** Excerpted data **
-=-=-=-=-
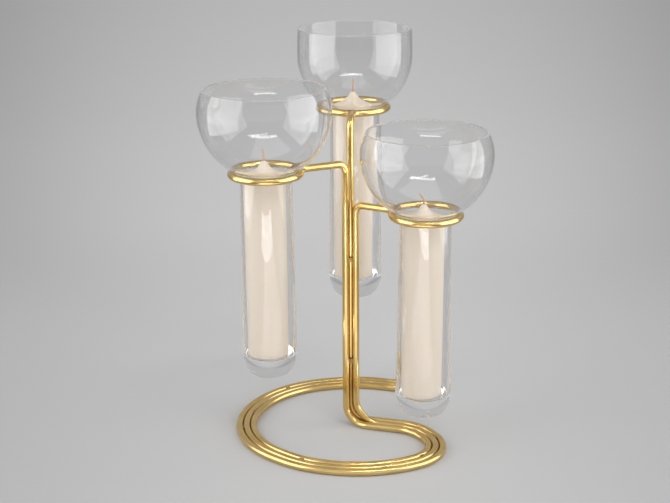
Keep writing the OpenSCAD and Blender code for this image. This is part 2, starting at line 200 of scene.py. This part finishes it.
def new_material(name):
    """A material with a Principled shader, and a function that adds a node and links its inputs."""
    material = bpy.data.materials.new(name)
    material.use_nodes = True
    tree = material.node_tree
    return material, tree.nodes["Principled BSDF"], adder(tree)


def adder(tree):
    def add(kind, inputs=None, **settings):
        node = tree.nodes.new(kind)
        for key, value in settings.items():
            setattr(node, key, value)
        for key, value in (inputs or {}).items():
            put(node.inputs[key], value)
        return node
    return add


def put(socket, value):
    """Link a socket to another one, or give it a value of its own."""
    if isinstance(value, bpy.types.NodeSocket):
        socket.id_data.links.new(value, socket)
    else:
        socket.default_value = value


def worked(add, operation, *values):
    """The result of a Math node."""
    return add("ShaderNodeMath", dict(enumerate(values)), operation=operation).outputs["Value"]


def rise(add, value, low, high, **settings):
    """0 where a value is at low, 1 where it is at high."""
    inputs = {"Value": value, "From Min": low, "From Max": high}
    return add("ShaderNodeMapRange", inputs, **settings).outputs["Result"]


def ramp(add, value, stops):
    """A colour ramp from (place, colour) stops."""
    node = add("ShaderNodeValToRGB", {"Fac": value})
    elements = node.color_ramp.elements
    while len(elements) < len(stops):
        elements.new(0.5)
    for element, (place_at, colour) in zip(elements, stops):
        element.position = place_at
        element.color = colour
    return node.outputs["Color"]


def group(name, inputs, outputs):
    """A node group with float inputs, its group input node and output node, and its adder."""
    tree = bpy.data.node_groups.new(name, "ShaderNodeTree")
    for label, default in inputs:
        socket = tree.interface.new_socket(label, in_out="INPUT", socket_type="NodeSocketFloat")
        socket.default_value = default
    for label, kind in outputs:
        tree.interface.new_socket(label, in_out="OUTPUT", socket_type=kind)
    return tree, tree.nodes.new("NodeGroupInput"), tree.nodes.new("NodeGroupOutput"), adder(tree)


# Handling leaves soft smudges on brass and glass: a slow cloud with finer spots in it
smudge_tree, smudge_in, smudge_out, add = group(
    "smudges", [("Scale", 60.0)], [("Smudge", "NodeSocketFloat")])
where = add("ShaderNodeTexCoord").outputs["Object"]
broad = add("ShaderNodeTexNoise", {"Vector": where, "Scale": smudge_in.outputs["Scale"],
                                   "Detail": 3.0, "Roughness": 0.6, "Distortion": 0.4})
put(smudge_out.inputs["Smudge"], rise(add, broad.outputs["Fac"], 0.42, 0.7))


def smudges(add, scale):
    node = add("ShaderNodeGroup", node_tree=smudge_tree)
    node.inputs["Scale"].default_value = scale
    return node.outputs["Smudge"]


DEEP_BRASS, PALE_BRASS = (0.69, 0.47, 0.165, 1), (0.78, 0.575, 0.24, 1)
BRASS_ROUGHNESS, BRASS_SMUDGE = 0.17, 0.06

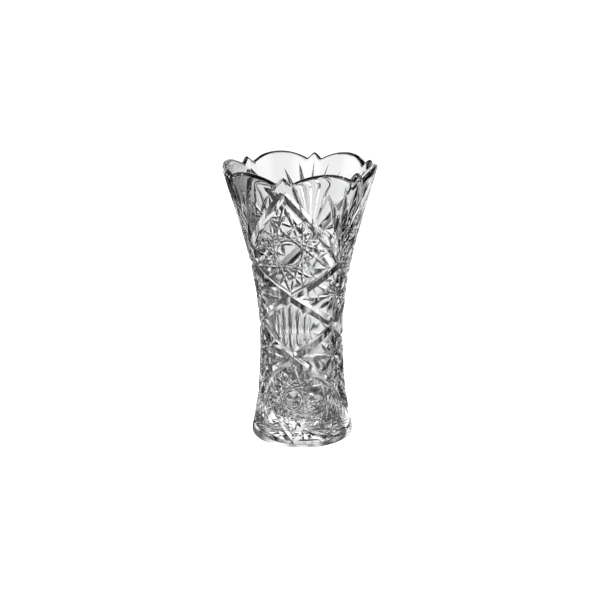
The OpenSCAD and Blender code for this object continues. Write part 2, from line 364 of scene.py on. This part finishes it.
-=-=-=-=-
** Written task **
Only the lines from the beginning of the material to the line containing "socket.default_value = value" should be echoed, verbatim and in full.

** Right answer **
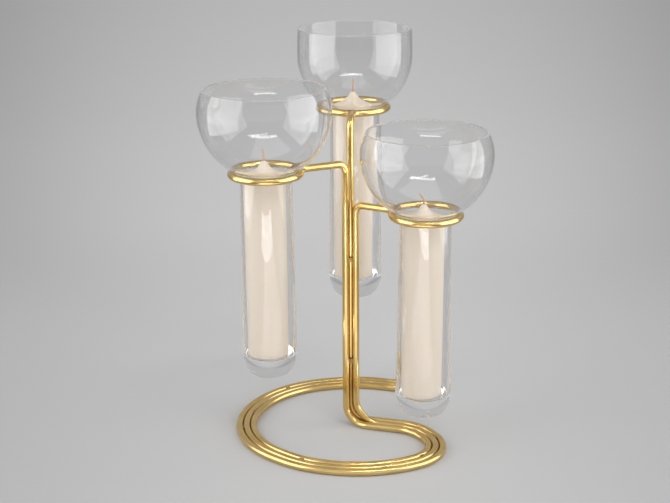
Keep writing the OpenSCAD and Blender code for this image. This is part 2, starting at line 200 of scene.py. This part finishes it.
def new_material(name):
    """A material with a Principled shader, and a function that adds a node and links its inputs."""
    material = bpy.data.materials.new(name)
    material.use_nodes = True
    tree = material.node_tree
    return material, tree.nodes["Principled BSDF"], adder(tree)


def adder(tree):
    def add(kind, inputs=None, **settings):
        node = tree.nodes.new(kind)
        for key, value in settings.items():
            setattr(node, key, value)
        for key, value in (inputs or {}).items():
            put(node.inputs[key], value)
        return node
    return add


def put(socket, value):
    """Link a socket to another one, or give it a value of its own."""
    if isinstance(value, bpy.types.NodeSocket):
        socket.id_data.links.new(value, socket)
    else:
        socket.default_value = value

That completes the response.